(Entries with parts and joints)
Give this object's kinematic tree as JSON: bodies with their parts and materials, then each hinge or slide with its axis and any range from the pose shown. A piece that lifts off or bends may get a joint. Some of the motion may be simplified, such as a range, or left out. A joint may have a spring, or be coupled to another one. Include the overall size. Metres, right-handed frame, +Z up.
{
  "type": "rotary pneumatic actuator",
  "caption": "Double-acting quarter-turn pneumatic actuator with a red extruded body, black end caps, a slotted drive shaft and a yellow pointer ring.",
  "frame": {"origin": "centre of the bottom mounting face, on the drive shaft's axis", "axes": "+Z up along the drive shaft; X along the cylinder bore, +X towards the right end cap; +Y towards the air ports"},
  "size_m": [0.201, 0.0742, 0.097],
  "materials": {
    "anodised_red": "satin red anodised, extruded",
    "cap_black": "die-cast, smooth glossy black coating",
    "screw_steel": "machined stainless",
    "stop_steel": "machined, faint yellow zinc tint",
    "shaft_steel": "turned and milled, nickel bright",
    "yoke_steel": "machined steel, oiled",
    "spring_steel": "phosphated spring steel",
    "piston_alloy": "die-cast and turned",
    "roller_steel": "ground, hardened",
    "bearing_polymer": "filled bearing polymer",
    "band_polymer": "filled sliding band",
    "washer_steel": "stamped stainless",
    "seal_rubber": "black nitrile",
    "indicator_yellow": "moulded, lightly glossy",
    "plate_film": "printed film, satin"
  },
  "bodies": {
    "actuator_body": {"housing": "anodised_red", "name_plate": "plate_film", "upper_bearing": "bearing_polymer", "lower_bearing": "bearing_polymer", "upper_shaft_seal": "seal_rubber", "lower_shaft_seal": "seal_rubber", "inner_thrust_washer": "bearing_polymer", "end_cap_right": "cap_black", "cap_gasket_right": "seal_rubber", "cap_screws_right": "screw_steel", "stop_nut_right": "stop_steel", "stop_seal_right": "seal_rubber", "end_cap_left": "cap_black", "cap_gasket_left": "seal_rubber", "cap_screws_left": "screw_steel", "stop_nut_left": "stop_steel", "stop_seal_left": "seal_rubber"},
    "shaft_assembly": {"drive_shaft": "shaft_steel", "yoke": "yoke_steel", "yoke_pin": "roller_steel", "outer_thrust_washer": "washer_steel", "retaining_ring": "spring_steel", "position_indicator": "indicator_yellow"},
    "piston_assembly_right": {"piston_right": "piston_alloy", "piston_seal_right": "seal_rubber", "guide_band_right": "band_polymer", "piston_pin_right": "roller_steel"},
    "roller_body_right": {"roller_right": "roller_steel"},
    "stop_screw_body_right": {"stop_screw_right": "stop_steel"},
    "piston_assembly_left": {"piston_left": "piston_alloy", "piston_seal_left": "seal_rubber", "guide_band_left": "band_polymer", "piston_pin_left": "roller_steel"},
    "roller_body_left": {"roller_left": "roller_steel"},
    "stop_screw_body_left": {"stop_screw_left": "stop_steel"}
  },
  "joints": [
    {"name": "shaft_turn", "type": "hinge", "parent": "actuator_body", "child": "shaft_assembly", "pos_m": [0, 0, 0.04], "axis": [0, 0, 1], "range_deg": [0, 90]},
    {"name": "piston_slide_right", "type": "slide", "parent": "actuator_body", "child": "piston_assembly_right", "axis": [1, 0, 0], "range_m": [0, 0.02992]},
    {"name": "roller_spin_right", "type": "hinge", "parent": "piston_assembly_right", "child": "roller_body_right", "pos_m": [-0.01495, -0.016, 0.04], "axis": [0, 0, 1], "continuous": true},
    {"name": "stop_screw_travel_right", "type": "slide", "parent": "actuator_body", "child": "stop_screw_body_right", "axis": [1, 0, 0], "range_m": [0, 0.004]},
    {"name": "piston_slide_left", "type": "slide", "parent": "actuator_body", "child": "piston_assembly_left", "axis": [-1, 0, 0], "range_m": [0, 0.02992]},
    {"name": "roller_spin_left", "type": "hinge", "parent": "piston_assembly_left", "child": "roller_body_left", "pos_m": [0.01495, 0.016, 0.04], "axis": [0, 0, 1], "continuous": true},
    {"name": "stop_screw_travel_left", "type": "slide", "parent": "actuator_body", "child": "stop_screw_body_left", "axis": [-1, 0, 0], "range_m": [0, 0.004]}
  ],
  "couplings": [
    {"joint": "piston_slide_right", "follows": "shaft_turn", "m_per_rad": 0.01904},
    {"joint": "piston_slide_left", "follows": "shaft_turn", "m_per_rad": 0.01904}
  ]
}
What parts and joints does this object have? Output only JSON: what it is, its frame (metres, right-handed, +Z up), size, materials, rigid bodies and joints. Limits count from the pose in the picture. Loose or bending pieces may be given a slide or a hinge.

▶ [Written problem] Go through the listing and print each line exactly as it appears.

▶ [Response to this exercise]
Give this object's kinematic tree as JSON: bodies with their parts and materials, then each hinge or slide with its axis and any range from the pose shown. A piece that lifts off or bends may get a joint. Some of the motion may be simplified, such as a range, or left out. A joint may have a spring, or be coupled to another one. Include the overall size. Metres, right-handed frame, +Z up.
{
  "type": "rotary pneumatic actuator",
  "caption": "Double-acting quarter-turn pneumatic actuator with a red extruded body, black end caps, a slotted drive shaft and a yellow pointer ring.",
  "frame": {"origin": "centre of the bottom mounting face, on the drive shaft's axis", "axes": "+Z up along the drive shaft; X along the cylinder bore, +X towards the right end cap; +Y towards the air ports"},
  "size_m": [0.201, 0.0742, 0.097],
  "materials": {
    "anodised_red": "satin red anodised, extruded",
    "cap_black": "die-cast, smooth glossy black coating",
    "screw_steel": "machined stainless",
    "stop_steel": "machined, faint yellow zinc tint",
    "shaft_steel": "turned and milled, nickel bright",
    "yoke_steel": "machined steel, oiled",
    "spring_steel": "phosphated spring steel",
    "piston_alloy": "die-cast and turned",
    "roller_steel": "ground, hardened",
    "bearing_polymer": "filled bearing polymer",
    "band_polymer": "filled sliding band",
    "washer_steel": "stamped stainless",
    "seal_rubber": "black nitrile",
    "indicator_yellow": "moulded, lightly glossy",
    "plate_film": "printed film, satin"
  },
  "bodies": {
    "actuator_body": {"housing": "anodised_red", "name_plate": "plate_film", "upper_bearing": "bearing_polymer", "lower_bearing": "bearing_polymer", "upper_shaft_seal": "seal_rubber", "lower_shaft_seal": "seal_rubber", "inner_thrust_washer": "bearing_polymer", "end_cap_right": "cap_black", "cap_gasket_right": "seal_rubber", "cap_screws_right": "screw_steel", "stop_nut_right": "stop_steel", "stop_seal_right": "seal_rubber", "end_cap_left": "cap_black", "cap_gasket_left": "seal_rubber", "cap_screws_left": "screw_steel", "stop_nut_left": "stop_steel", "stop_seal_left": "seal_rubber"},
    "shaft_assembly": {"drive_shaft": "shaft_steel", "yoke": "yoke_steel", "yoke_pin": "roller_steel", "outer_thrust_washer": "washer_steel", "retaining_ring": "spring_steel", "position_indicator": "indicator_yellow"},
    "piston_assembly_right": {"piston_right": "piston_alloy", "piston_seal_right": "seal_rubber", "guide_band_right": "band_polymer", "piston_pin_right": "roller_steel"},
    "roller_body_right": {"roller_right": "roller_steel"},
    "stop_screw_body_right": {"stop_screw_right": "stop_steel"},
    "piston_assembly_left": {"piston_left": "piston_alloy", "piston_seal_left": "seal_rubber", "guide_band_left": "band_polymer", "piston_pin_left": "roller_steel"},
    "roller_body_left": {"roller_left": "roller_steel"},
    "stop_screw_body_left": {"stop_screw_left": "stop_steel"}
  },
  "joints": [
    {"name": "shaft_turn", "type": "hinge", "parent": "actuator_body", "child": "shaft_assembly", "pos_m": [0, 0, 0.04], "axis": [0, 0, 1], "range_deg": [0, 90]},
    {"name": "piston_slide_right", "type": "slide", "parent": "actuator_body", "child": "piston_assembly_right", "axis": [1, 0, 0], "range_m": [0, 0.02992]},
    {"name": "roller_spin_right", "type": "hinge", "parent": "piston_assembly_right", "child": "roller_body_right", "pos_m": [-0.01495, -0.016, 0.04], "axis": [0, 0, 1], "continuous": true},
    {"name": "stop_screw_travel_right", "type": "slide", "parent": "actuator_body", "child": "stop_screw_body_right", "axis": [1, 0, 0], "range_m": [0, 0.004]},
    {"name": "piston_slide_left", "type": "slide", "parent": "actuator_body", "child": "piston_assembly_left", "axis": [-1, 0, 0], "range_m": [0, 0.02992]},
    {"name": "roller_spin_left", "type": "hinge", "parent": "piston_assembly_left", "child": "roller_body_left", "pos_m": [0.01495, 0.016, 0.04], "axis": [0, 0, 1], "continuous": true},
    {"name": "stop_screw_travel_left", "type": "slide", "parent": "actuator_body", "child": "stop_screw_body_left", "axis": [-1, 0, 0], "range_m": [0, 0.004]}
  ],
  "couplings": [
    {"joint": "piston_slide_right", "follows": "shaft_turn", "m_per_rad": 0.01904},
    {"joint": "piston_slide_left", "follows": "shaft_turn", "m_per_rad": 0.01904}
  ]
}
What parts and joints does this object have? Output only JSON: what it is, its frame (metres, right-handed, +Z up), size, materials, rigid bodies and joints. Limits count from the pose in the picture. Loose or bending pieces may be given a slide or a hinge.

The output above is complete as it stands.